>> start
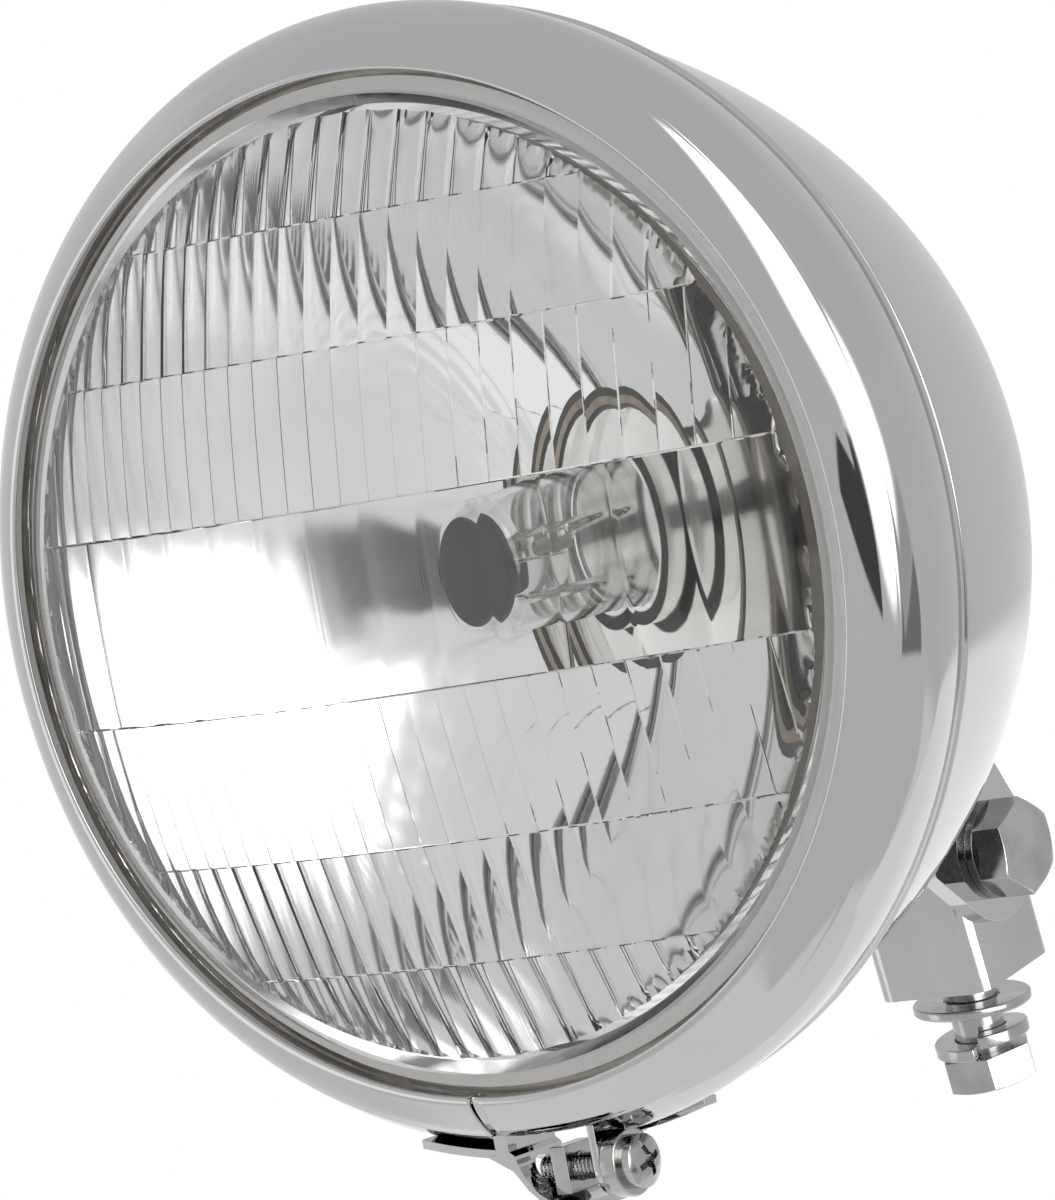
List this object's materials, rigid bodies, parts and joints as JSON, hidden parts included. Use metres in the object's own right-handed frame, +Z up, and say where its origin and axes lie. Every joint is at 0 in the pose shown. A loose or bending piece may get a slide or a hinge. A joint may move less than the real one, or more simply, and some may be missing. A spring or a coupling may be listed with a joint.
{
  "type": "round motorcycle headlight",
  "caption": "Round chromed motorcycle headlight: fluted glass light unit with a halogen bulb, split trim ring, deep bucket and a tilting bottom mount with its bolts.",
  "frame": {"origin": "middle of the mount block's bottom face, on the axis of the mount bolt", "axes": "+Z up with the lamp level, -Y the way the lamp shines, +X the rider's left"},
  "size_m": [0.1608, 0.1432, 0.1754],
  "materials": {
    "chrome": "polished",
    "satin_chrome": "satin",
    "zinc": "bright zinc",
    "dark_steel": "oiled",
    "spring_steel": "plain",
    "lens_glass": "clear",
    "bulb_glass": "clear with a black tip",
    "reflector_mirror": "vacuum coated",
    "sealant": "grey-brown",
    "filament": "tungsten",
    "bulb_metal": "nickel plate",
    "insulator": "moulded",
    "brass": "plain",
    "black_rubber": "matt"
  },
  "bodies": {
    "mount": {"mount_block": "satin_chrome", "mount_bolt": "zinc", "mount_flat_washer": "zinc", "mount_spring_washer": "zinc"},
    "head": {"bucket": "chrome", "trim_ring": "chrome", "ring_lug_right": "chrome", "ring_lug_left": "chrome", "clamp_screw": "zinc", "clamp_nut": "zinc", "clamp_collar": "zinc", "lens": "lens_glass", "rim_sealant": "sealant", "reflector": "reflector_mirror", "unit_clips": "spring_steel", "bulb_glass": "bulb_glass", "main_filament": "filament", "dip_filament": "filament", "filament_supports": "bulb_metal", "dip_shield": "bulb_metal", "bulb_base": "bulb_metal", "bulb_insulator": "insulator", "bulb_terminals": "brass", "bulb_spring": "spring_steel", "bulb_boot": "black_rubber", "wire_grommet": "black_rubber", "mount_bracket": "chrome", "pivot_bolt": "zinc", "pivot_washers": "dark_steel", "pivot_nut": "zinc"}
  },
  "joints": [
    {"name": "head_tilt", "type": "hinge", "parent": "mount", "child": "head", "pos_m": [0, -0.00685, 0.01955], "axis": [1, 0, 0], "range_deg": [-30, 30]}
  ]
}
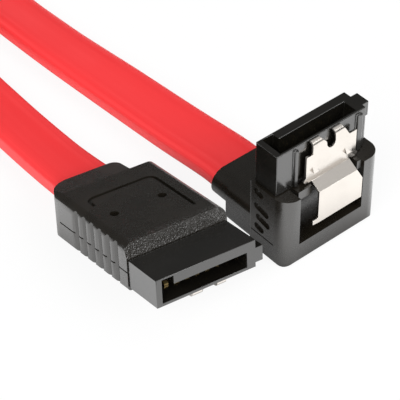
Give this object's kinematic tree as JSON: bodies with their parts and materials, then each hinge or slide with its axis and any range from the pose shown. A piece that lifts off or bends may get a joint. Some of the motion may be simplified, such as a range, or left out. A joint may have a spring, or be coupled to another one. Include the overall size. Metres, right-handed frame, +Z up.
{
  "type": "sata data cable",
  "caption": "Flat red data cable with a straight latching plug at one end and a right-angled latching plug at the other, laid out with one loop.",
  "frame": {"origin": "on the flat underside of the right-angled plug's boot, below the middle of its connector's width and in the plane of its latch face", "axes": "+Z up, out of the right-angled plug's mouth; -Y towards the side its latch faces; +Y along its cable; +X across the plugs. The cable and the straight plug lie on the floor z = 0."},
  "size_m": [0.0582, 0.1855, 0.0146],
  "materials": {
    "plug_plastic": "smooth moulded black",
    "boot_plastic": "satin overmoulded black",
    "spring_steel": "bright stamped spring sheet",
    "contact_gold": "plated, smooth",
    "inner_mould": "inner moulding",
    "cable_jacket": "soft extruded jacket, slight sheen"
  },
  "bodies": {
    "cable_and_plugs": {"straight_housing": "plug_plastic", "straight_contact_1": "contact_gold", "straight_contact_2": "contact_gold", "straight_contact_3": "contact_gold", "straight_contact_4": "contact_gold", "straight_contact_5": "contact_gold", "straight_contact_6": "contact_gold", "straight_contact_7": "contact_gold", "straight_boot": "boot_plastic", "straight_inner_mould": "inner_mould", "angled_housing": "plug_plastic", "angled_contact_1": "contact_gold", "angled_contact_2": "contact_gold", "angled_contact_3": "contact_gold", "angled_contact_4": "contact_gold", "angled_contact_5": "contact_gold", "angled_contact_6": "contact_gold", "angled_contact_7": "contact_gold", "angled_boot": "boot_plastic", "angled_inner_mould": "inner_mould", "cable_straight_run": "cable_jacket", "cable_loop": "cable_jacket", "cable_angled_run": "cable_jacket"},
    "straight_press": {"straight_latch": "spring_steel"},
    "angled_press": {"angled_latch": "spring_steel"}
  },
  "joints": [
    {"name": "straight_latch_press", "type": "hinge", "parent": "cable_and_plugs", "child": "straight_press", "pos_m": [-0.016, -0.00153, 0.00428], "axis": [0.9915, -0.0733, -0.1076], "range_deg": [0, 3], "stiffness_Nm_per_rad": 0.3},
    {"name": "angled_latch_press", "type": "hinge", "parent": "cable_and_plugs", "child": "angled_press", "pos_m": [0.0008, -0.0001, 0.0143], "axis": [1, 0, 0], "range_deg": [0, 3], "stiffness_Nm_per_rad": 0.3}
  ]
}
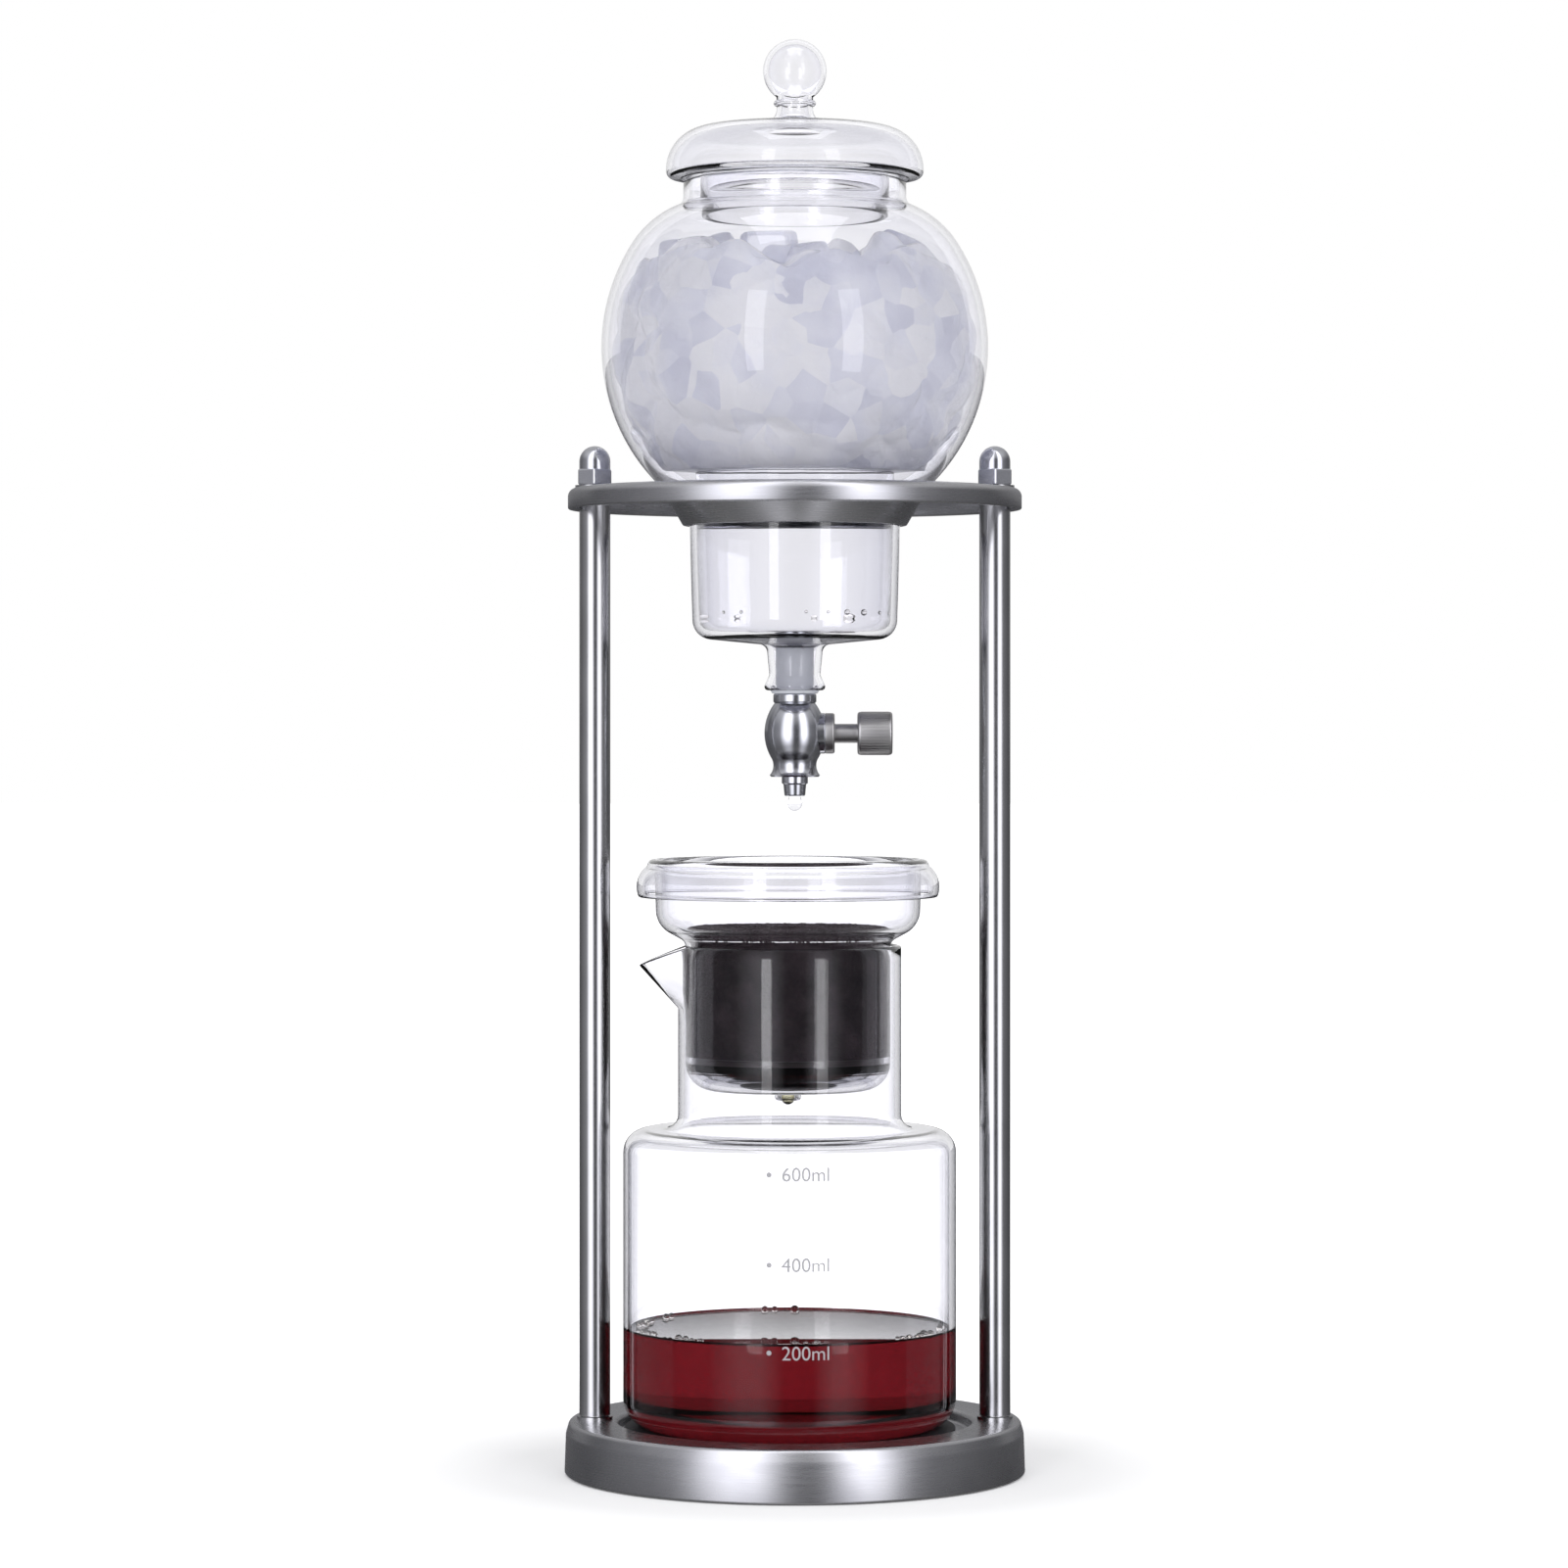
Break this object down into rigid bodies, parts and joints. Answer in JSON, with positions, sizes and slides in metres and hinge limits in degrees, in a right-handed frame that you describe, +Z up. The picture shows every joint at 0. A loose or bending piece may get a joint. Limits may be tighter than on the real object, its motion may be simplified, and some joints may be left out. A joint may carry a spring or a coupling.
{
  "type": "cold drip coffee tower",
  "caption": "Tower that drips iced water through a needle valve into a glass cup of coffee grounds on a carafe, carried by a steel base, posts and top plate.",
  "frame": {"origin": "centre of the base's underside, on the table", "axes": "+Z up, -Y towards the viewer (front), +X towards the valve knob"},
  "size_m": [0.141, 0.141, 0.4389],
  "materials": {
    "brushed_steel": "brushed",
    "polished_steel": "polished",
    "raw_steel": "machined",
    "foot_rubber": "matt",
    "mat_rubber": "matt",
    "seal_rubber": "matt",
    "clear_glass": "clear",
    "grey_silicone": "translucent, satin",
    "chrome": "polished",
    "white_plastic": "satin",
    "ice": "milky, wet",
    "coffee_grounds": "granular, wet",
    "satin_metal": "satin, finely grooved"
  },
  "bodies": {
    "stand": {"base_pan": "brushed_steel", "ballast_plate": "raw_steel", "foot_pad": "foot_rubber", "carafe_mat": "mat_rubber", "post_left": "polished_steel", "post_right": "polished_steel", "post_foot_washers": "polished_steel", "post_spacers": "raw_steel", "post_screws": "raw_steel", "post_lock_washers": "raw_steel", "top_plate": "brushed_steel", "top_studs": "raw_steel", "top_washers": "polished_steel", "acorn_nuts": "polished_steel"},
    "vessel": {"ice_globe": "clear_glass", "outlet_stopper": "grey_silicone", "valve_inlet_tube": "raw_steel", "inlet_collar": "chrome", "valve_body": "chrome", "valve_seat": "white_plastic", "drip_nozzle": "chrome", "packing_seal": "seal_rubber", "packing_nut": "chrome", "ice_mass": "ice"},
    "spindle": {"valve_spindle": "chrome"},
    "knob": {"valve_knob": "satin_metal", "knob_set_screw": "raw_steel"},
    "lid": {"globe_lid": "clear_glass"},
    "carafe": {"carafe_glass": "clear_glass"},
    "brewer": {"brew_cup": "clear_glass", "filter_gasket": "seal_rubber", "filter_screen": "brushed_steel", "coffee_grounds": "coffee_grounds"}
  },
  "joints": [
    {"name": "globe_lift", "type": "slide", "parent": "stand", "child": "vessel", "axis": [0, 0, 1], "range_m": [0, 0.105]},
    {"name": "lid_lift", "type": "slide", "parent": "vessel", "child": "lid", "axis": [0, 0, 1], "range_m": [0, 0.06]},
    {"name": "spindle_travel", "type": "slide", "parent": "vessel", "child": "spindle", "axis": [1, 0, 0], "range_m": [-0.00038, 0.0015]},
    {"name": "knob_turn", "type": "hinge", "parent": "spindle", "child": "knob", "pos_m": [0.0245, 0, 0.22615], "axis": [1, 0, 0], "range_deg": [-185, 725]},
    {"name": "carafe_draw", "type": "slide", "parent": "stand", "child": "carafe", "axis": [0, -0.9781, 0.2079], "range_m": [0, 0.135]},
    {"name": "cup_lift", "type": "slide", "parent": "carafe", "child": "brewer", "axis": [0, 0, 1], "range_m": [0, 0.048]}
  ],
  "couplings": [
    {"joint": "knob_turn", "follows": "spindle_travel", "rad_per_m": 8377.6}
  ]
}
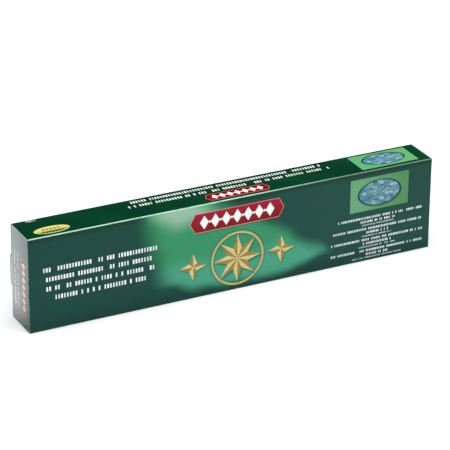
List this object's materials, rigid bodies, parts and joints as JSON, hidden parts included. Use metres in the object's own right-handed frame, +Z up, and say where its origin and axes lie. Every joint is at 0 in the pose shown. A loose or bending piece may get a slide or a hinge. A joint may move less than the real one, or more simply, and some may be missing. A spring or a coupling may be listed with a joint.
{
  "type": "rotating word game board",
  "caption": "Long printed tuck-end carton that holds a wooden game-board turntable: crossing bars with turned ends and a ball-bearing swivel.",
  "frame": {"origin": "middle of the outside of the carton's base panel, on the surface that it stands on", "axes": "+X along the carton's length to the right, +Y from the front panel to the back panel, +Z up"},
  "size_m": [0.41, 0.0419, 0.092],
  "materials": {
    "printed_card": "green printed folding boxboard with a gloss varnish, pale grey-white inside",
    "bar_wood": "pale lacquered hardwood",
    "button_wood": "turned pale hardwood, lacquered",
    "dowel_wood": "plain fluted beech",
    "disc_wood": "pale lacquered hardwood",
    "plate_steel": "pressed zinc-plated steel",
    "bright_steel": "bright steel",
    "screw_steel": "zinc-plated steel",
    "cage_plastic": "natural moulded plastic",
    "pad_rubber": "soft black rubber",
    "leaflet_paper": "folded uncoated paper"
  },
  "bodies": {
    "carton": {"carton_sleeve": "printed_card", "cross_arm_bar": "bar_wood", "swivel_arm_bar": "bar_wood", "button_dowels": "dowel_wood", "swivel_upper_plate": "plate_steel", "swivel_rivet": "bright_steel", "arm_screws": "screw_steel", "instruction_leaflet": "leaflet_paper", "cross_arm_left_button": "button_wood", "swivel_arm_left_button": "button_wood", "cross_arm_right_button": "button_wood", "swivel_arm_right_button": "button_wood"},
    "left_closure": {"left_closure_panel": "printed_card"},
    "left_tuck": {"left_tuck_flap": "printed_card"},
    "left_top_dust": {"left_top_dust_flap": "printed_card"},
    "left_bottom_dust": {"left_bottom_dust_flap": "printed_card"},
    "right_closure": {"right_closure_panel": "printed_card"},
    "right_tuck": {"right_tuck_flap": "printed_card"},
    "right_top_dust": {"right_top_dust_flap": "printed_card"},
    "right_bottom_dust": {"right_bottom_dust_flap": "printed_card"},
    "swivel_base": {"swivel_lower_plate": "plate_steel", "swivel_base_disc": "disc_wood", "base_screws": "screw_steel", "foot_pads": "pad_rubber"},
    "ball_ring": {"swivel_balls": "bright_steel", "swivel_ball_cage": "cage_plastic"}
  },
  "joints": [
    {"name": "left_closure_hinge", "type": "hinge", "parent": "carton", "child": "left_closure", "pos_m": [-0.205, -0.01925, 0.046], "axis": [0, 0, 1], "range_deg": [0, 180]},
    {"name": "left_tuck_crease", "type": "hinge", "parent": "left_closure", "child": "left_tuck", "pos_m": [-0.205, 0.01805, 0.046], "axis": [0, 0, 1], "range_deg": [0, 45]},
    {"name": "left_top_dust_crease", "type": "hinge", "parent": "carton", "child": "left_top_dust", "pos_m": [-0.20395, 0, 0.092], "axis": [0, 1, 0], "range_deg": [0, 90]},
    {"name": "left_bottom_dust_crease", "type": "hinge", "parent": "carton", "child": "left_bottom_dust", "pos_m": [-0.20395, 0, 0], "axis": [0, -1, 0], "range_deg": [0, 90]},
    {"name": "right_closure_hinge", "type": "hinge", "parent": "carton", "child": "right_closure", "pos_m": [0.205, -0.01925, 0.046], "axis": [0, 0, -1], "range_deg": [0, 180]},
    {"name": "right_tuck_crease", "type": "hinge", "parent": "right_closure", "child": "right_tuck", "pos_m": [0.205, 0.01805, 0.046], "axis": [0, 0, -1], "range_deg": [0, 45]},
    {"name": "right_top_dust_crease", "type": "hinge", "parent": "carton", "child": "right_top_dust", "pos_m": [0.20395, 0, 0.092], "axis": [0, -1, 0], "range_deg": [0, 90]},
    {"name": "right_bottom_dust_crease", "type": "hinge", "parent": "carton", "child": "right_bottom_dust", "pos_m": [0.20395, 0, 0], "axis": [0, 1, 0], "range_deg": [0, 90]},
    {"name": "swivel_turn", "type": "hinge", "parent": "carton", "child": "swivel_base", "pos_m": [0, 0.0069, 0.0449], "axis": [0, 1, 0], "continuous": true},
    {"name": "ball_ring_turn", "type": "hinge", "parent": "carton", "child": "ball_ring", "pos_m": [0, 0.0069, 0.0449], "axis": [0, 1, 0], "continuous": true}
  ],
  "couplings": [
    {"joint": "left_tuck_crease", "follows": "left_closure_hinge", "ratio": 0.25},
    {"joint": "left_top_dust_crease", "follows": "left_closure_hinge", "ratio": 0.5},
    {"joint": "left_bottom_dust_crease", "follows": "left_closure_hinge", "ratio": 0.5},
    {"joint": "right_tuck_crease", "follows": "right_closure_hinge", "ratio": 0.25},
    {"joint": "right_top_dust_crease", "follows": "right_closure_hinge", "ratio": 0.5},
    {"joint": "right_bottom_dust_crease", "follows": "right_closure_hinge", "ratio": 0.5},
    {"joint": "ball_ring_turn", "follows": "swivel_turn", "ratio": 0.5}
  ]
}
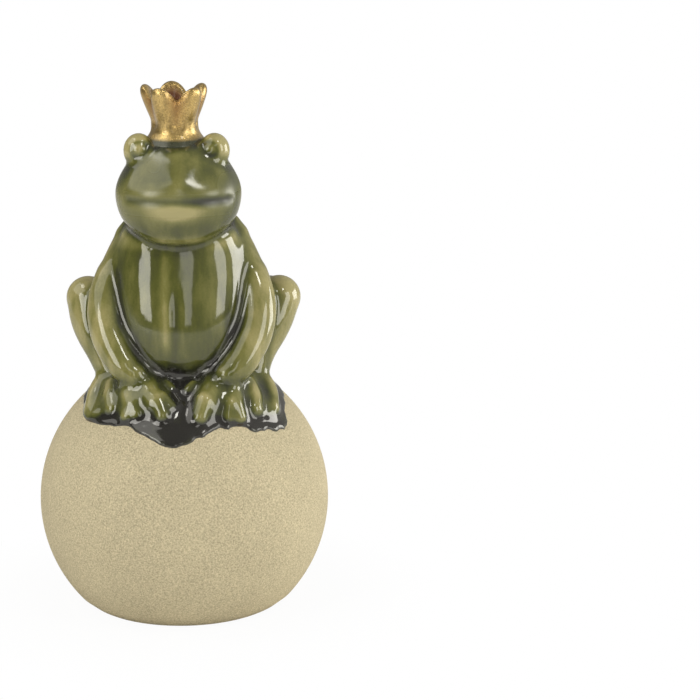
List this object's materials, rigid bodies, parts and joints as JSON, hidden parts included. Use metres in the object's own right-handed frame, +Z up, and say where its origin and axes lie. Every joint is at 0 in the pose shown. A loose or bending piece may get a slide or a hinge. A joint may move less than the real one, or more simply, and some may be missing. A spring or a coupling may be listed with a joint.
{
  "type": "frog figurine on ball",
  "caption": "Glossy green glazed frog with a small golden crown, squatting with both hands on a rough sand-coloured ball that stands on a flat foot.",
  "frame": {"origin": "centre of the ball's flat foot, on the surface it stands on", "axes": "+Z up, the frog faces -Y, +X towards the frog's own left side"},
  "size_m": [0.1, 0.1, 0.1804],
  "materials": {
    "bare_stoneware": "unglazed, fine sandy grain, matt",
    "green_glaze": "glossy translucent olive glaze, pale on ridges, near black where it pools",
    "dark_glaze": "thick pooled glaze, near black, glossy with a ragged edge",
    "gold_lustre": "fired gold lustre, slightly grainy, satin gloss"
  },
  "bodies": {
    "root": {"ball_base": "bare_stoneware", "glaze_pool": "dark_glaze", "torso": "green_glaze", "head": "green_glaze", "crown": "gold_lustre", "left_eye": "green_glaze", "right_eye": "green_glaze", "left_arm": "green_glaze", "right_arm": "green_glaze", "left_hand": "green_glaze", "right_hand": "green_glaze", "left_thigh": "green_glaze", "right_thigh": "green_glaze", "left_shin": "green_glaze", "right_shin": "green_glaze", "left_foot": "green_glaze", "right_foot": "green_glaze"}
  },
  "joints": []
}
>> end
Write only the number of lines in the records that include the word "into".

2